Ce fut l’une des grandes innovations de la Réforme. Luther l’associa dès le début au culte pour que l’assemblée puisse y participer activement. En entendant les paroisses luthériennes de Strasbourg chanter leurs chorals, Calvin se persuada de la valeur spirituelle du chant pour la communauté et, revenant à Genève, il intégra le chant des psaumes au culte réformé. Malheureusement, les églises de la Réforme devaient suivre, par la suite, la même évolution que l’Église romaine au Moyen-âge : le chant de toute l’assemblée fut peu à peu remplacé par celui d’une chorale plus qualifiée, que les fidèles se contentaient d’écouter. C’est un peu ce que nous voyons aujourd’hui avec les groupes musicaux évangéliques qui se multiplient (témoignant ainsi d’un renouveau musical évangélique très réel), mais qui produisent des compositions destinées à être chantées devant un grand public par un groupe spécialisé. L’un de ces jeunes déclarait : « Nous devons continuer à composer de la musique pour l’évangélisation, mais nous devrions penser aussi à fournir au peuple de Dieu une musique qui l’aide à exprimer sa foi. » (Semailles et Moisson, mars 1977, p. 39)

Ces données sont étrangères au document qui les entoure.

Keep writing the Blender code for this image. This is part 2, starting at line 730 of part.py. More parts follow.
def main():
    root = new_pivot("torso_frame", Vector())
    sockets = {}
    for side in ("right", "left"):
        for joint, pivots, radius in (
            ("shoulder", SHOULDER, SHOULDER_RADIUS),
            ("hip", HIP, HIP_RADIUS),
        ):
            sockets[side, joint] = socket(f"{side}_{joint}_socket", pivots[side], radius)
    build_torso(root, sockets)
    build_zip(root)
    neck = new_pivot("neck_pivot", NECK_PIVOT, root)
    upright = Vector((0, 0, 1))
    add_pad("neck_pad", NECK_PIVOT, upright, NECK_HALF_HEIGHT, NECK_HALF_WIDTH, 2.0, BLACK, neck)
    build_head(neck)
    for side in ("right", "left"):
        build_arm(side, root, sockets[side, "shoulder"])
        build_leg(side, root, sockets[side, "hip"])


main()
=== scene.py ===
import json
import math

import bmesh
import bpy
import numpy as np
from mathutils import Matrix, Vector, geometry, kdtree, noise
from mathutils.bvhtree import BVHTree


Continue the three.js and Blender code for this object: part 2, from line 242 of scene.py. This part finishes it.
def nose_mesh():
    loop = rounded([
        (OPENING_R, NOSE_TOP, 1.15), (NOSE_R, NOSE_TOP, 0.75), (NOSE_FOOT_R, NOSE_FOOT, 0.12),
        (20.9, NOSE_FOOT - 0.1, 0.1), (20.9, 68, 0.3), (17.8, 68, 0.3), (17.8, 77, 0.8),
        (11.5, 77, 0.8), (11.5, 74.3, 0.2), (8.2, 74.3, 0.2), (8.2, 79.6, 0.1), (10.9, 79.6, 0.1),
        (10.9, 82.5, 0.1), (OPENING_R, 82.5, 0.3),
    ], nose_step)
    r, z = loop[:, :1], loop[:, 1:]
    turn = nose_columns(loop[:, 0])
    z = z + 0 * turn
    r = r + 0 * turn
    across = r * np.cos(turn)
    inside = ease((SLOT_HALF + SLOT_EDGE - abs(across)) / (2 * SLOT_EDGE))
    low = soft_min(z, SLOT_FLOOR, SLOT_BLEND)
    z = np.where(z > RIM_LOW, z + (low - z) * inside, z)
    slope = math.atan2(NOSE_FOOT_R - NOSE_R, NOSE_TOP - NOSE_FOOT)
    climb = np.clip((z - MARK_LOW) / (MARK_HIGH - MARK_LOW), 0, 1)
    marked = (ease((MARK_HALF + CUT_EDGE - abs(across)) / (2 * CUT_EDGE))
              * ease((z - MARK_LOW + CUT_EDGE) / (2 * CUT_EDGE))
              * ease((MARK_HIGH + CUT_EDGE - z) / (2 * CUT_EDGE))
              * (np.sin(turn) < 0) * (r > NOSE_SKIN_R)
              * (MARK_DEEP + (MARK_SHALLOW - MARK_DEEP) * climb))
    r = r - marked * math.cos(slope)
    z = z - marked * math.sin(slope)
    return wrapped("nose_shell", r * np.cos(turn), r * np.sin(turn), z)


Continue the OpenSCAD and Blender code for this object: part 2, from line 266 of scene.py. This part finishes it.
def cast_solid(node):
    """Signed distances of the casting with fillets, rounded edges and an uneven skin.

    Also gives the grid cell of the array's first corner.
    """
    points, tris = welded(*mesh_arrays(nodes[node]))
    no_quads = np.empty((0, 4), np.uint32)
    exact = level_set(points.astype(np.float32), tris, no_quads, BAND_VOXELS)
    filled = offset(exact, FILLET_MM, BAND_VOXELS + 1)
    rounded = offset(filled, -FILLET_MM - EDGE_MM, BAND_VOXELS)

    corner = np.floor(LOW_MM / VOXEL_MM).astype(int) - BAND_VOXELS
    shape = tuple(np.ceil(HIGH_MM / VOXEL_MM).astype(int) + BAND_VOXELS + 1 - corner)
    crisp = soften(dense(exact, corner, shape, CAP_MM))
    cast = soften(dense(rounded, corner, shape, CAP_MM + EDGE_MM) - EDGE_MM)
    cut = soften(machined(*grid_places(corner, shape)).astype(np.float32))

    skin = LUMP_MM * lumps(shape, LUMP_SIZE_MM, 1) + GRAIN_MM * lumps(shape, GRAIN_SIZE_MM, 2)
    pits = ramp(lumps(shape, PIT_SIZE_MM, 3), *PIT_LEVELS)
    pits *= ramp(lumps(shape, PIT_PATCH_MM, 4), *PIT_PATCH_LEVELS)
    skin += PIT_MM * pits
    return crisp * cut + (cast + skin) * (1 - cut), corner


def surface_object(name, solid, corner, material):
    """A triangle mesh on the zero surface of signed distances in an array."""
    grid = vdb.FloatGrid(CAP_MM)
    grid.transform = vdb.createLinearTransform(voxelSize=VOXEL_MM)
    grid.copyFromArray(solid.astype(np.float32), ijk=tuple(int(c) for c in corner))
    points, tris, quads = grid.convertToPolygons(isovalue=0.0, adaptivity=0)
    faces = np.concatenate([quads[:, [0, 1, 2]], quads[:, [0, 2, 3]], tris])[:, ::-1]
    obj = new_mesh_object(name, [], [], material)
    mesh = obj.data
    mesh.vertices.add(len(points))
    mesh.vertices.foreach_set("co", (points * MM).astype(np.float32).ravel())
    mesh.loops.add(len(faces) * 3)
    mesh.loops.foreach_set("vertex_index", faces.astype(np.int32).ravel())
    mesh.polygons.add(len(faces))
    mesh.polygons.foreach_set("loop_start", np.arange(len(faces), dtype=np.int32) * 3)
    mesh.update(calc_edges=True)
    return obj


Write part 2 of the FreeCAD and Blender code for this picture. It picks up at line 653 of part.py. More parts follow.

Dans ce cas, il faudrait donner la primauté aux lignes mélodiques simples et homogènes, aux rythmes faciles et aux paroles susceptibles d’exprimer les sentiments et les aspirations de beaucoup de chrétiens. Il pourrait s’agir tout simplement d’un cantique ancien bien connu à qui l’on donnerait une nouvelle mélodie. Ou encore de petits chœurs vite appris ou de canons entonnés d’abord par quelques choristes puis repris par tous.
On ne le dira jamais assez : tant que le renouveau musical restera en deçà du chant communautaire, quels que soient ses apports et ses nouveautés, il manquera son but.
Le dessein de Dieu est toujours le Corps du Christ, son édification et son expression
Lui seul est « la plénitude de Celui qui remplit tout et en tous » (Eph.1:23) et qui donne donc son sens à la musique de l’Église. C’est l’ensemble du Corps des rachetés de l’Ancienne et de la Nouvelle Alliance qui chantera le cantique nouveau devant le trône de l’Agneau (Apoc. 5:8-10;15:2-4).